System.setProperty("HADOOP_USER_NAME", "hdfs");

RollingSink<String> sink = new RollingSink<String>("hdfs://MYMACHINE:8020/flink/test8");

sink.setBucketer(new NonRollingBucketer());

parsed.addSink(sink);

env.execute();

1 ACCEPTED SOLUTION

avatar
New Member

Hi, unfinished buckets have the .pending extension. Once a bucket is closed (for example for time-bucketing, once the time is over), the file will be renamed. Since you are using the NonRollingBucketer, the files will never be closed. I would recommend you to use the DateTimeBucketer.

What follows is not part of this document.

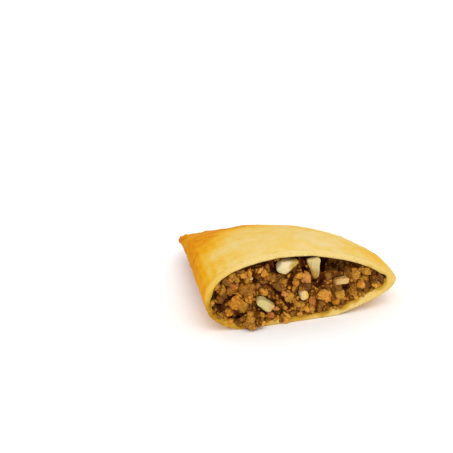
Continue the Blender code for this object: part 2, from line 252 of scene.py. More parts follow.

As a side note: I would recommend you to increase the checkpointing intervall a bit. 123 milliseconds is very frequent and the application doesn't look like being extremely latency critical. A value like 2000 milliseconds is probably more appropriate.

View solution in original post

2 REPLIES 2

avatar
New Member

Hi, unfinished buckets have the .pending extension. Once a bucket is closed (for example for time-bucketing, once the time is over), the file will be renamed. Since you are using the NonRollingBucketer, the files will never be closed. I would recommend you to use the DateTimeBucketer.

As a side note: I would recommend you to increase the checkpointing intervall a bit. 123 milliseconds is very frequent and the application doesn't look like being extremely latency critical. A value like 2000 milliseconds is probably more appropriate.

avatar
New Member

thanks Robert, it worked